-- begin DATA --

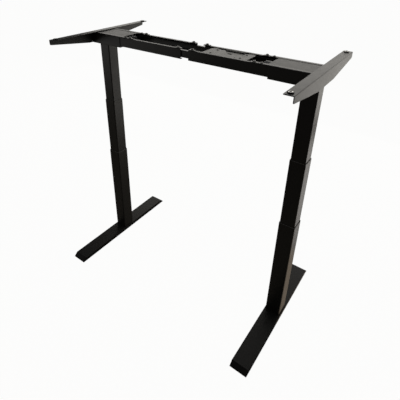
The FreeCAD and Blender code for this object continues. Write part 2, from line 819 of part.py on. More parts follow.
def box_screw_places():
    middle = size.tray_start + size.tray_length / 2
    return [(middle + x, column_y - size.box_shift + y)
            for x in (-size.box_screw_x, size.box_screw_x)
            for y in (-size.box_screw_y, size.box_screw_y)]


# ---------------------------------------------------------------- side brackets


def make_bracket(side, sign):
    """An L-shaped bracket: a flat flange under the desktop and a web that tapers to both ends."""
    label = side + "_side_bracket"
    body = doc.addObject("PartDesign::Body", label + "_fold")
    half, wall = size.bracket_length / 2, size.bracket_wall
    flat = size.bracket_flat / 2
    web = [(-half, 0), (-half, -size.bracket_tip), (-flat, -size.bracket_depth),
           (flat, -size.bracket_depth), (half, -size.bracket_tip), (half, 0)]
    flange = [(-half, -wall), (half, -wall), (half, 0), (-half, 0)]
    inward = sign > 0
    pad(body, label + "_web", "YZ_Plane", [web], wall, reverse=inward)
    pad(body, label + "_flange", "YZ_Plane", [flange], size.bracket_flange, reverse=inward)
    round_edges(body, label + "_bend", wall, runs_along("y", x=0, z=0))
    round_edges(body, label + "_tips", 6.0, runs_along("x", y=half, z=size.bracket_tip))
    round_edges(body, label + "_corners", 3.0, runs_along("z", x=size.bracket_flange, y=half))
    place(body, bracket_out * sign, size.bracket_shift, size.frame_top)
    studs = [lying_rod("%s_stud%d" % (label, i), (head_end + 0.5) * sign, y, z, size.stud_radius,
                       size.stud_length, sign) for i, (y, z) in enumerate(stud_places())]
    holes = [rod("%s_hole%d" % (label, i), x, y, size.frame_top - wall - 1, size.grommet_neck, wall + 2)
             for i, (x, y) in enumerate(grommet_places(sign))]
    publish(cut(label + "_drilled", fuse(label + "_whole", body, *studs), *holes), label)

    rings = [make_grommet("%s_grommet%d" % (side, i), x, y)
             for i, (x, y) in enumerate(grommet_places(sign))]
    publish(group(side + "_grommet_group", *rings), side + "_grommets")


def grommet_places(sign):
    x = (bracket_out - size.grommet_inset) * sign
    reach = size.bracket_length / 2 - size.grommet_inset
    return [(x, size.bracket_shift - reach), (x, size.bracket_shift + reach)]


def make_grommet(name, x, y):
    """A rubber grommet that grips the flange and stands a little proud of it."""
    top = size.frame_top
    low = size.frame_top - size.bracket_wall
    upper = rod(name + "_upper", x, y, top, size.grommet_radius, size.grommet_rise)
    neck = rod(name + "_neck", x, y, low, size.grommet_neck, size.bracket_wall)
    lower = rod(name + "_lower", x, y, low - size.grommet_under, size.grommet_radius, size.grommet_under)
    bore_low = low - size.grommet_under - 1
    bore = rod(name + "_bore", x, y, bore_low, size.grommet_bore, top + size.grommet_rise + 1 - bore_low)
    return cut(name, fuse(name + "_whole", upper, neck, lower), bore)


# ---------------------------------------------------------------- the whole frame


def make_half(side, sign):
    x = size.leg_span / 2 * sign
    make_foot(side + "_foot", x)
    make_levellers(side, x)
    make_foot_bolts(side, x)
    make_tubes(side, x)
    make_glides(side, x)
    make_lifting_gear(side, x)
    make_head(side, sign, x)
    make_rails(side, sign)
    make_clamps(side, sign)
    make_fasteners(side, sign)
    make_bracket(side, sign)


def check_model():
    """Stops if any object failed, or a sub-part has no valid shape."""
    for thing in doc.Objects:
        if "Invalid" in thing.State or "Error" in thing.State:
            raise RuntimeError("failed: %s (%s)" % (thing.Name, thing.State))
    for thing in sub_parts:
        if thing.Shape.isNull() or not thing.Shape.isValid() or not thing.Shape.Solids:
            raise RuntimeError("bad shape: " + thing.Label)


def write_parts():
    os.makedirs("parts", exist_ok=True)
    for thing in sub_parts:
        thing.Shape.exportStep("parts/%s.step" % thing.Label)


for half_name, half_sign in (("left", -1), ("right", 1)):
    make_half(half_name, half_sign)
make_link()
make_tray()
doc.recompute()
check_model()
write_parts()
for thing in sub_parts:
    print("%-22s %2d solids %12.1f mm3" % (thing.Label, len(thing.Shape.Solids), thing.Shape.Volume))
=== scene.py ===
"""Looks for the height adjustable desk frame: coats, plastics, fasteners, threads, floor and light."""

import json
import math

import bmesh
import bpy
from mathutils import Matrix, Vector


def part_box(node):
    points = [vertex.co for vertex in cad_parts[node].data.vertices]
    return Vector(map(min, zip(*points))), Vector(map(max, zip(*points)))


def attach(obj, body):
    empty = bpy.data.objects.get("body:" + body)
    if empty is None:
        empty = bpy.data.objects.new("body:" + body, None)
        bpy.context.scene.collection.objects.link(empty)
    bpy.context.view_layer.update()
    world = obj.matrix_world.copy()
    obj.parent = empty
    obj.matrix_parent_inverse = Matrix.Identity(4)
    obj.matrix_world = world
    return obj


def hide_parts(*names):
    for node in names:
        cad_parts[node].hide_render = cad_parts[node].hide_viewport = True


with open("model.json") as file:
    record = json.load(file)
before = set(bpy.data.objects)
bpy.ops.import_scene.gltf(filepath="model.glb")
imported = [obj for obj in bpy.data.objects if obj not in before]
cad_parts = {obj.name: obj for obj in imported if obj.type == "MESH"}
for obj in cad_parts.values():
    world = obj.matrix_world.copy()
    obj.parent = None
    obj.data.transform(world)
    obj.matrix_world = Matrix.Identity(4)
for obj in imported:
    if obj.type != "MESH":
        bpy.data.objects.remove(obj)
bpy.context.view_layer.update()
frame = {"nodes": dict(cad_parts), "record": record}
scene = bpy.context.scene
nodes = frame["nodes"]
bodies = {node: body for body, members in frame["record"]["behaviour"]["bodies"].items()
          for node in members}
slots = {part["node"]: part["material_slot"] for part in frame["record"]["subparts"]}
SIDES = ("left", "right")
MM = 0.001
TAU = 2 * math.pi

# ---------------------------------------------------------------- camera

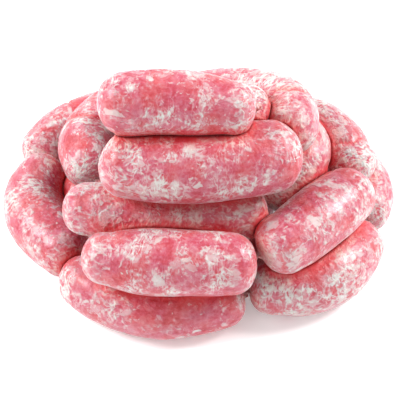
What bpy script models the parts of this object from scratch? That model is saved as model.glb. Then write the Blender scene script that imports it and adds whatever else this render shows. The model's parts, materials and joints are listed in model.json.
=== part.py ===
"""A string of raw pork sausage links, heaped as it is laid down.

One casing runs through the whole string. It is filled, twisted shut and filled again, so every
link is a plump bent roll with a round nose at each end, and a thin twisted neck joins it to the
next link. The heap is built up from the ground: a core and a ring of links on the ground, a
second layer on those, then the links on top. Links press on each other, and each gives way by
half, so that their touching sides are flattened.
"""
import math

import bmesh
import bpy
import numpy as np

MM = 0.001
COLLECTION_NAME = "sausage_string"

# Driving dimensions, in millimetres
LINK_RADIUS = 14.8        # a link of middling thickness
END_TAPER = 0.07          # share of its radius that a link loses from the middle to a nose
TWIST_PULL = 0.8          # how far a nose's tip moves towards its twist: 0 not at all, 1 all the way
POLE_PULL = 0.3           # the same for the last ring of the nose's mesh, kept even by a small turn
NOSE_BLUNTNESS = 0.8      # power of the nose's outline: 1 is a half ball, less is blunter
CONTACT_GAP = 0.8         # between two links that press on each other
GROUND_SINK = 0.6         # how much a link that lies on the ground is flattened underneath
NECK_RADIUS = 1.7         # the twisted casing between two links, at its waist
NECK_FLARE = 1.25         # how much wider it is where it runs into a link
NECK_GAP = 0.85           # between the neck and the tip of a link
NECK_REACH = 0.35         # how far a neck runs straight out of a tip, as a share of its span
TAIL_LENGTH = 7.0         # the twisted-off casing at each end of the string
TAIL_RADII = (1.5, 1.0, 1.3)

# How finely a link and a neck are divided
SIDES = 14
NOSE_RINGS = 4
BODY_RINGS = 6
AXIS_SAMPLES = 48
SHORT_NECK = 10.0         # a neck with a shorter span than this has fewer rings
SHORT_NECK_SHARES = (0.0, 0.25, 0.5, 0.75, 1.0)
LONG_NECK_SHARES = (0.0, 0.14, 0.38, 0.62, 0.86, 1.0)
GIVE_WAY_STEPS = 18

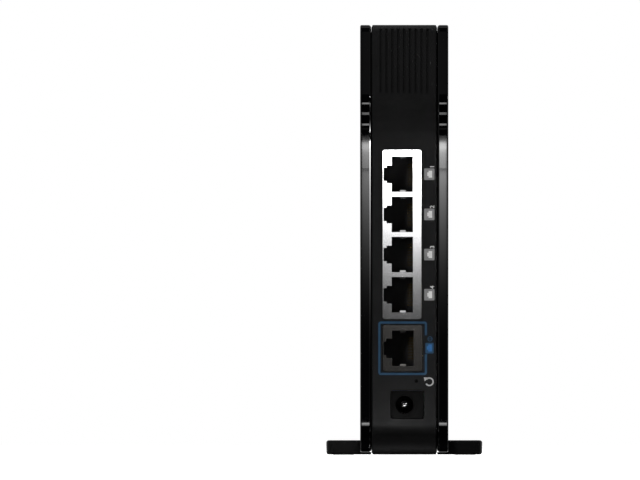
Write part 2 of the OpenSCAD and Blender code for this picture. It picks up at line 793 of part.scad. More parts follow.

-- end DATA --

REQUIREMENTS.
Extract and output the part that opens with the line containing "for half_name, half_sign" and closes with the line containing "bpy.data.objects.remove(obj)", unchanged, ends included.

FINAL RESULT.
for half_name, half_sign in (("left", -1), ("right", 1)):
    make_half(half_name, half_sign)
make_link()
make_tray()
doc.recompute()
check_model()
write_parts()
for thing in sub_parts:
    print("%-22s %2d solids %12.1f mm3" % (thing.Label, len(thing.Shape.Solids), thing.Shape.Volume))
=== scene.py ===
"""Looks for the height adjustable desk frame: coats, plastics, fasteners, threads, floor and light."""

import json
import math

import bmesh
import bpy
from mathutils import Matrix, Vector


def part_box(node):
    points = [vertex.co for vertex in cad_parts[node].data.vertices]
    return Vector(map(min, zip(*points))), Vector(map(max, zip(*points)))


def attach(obj, body):
    empty = bpy.data.objects.get("body:" + body)
    if empty is None:
        empty = bpy.data.objects.new("body:" + body, None)
        bpy.context.scene.collection.objects.link(empty)
    bpy.context.view_layer.update()
    world = obj.matrix_world.copy()
    obj.parent = empty
    obj.matrix_parent_inverse = Matrix.Identity(4)
    obj.matrix_world = world
    return obj


def hide_parts(*names):
    for node in names:
        cad_parts[node].hide_render = cad_parts[node].hide_viewport = True


with open("model.json") as file:
    record = json.load(file)
before = set(bpy.data.objects)
bpy.ops.import_scene.gltf(filepath="model.glb")
imported = [obj for obj in bpy.data.objects if obj not in before]
cad_parts = {obj.name: obj for obj in imported if obj.type == "MESH"}
for obj in cad_parts.values():
    world = obj.matrix_world.copy()
    obj.parent = None
    obj.data.transform(world)
    obj.matrix_world = Matrix.Identity(4)
for obj in imported:
    if obj.type != "MESH":
        bpy.data.objects.remove(obj)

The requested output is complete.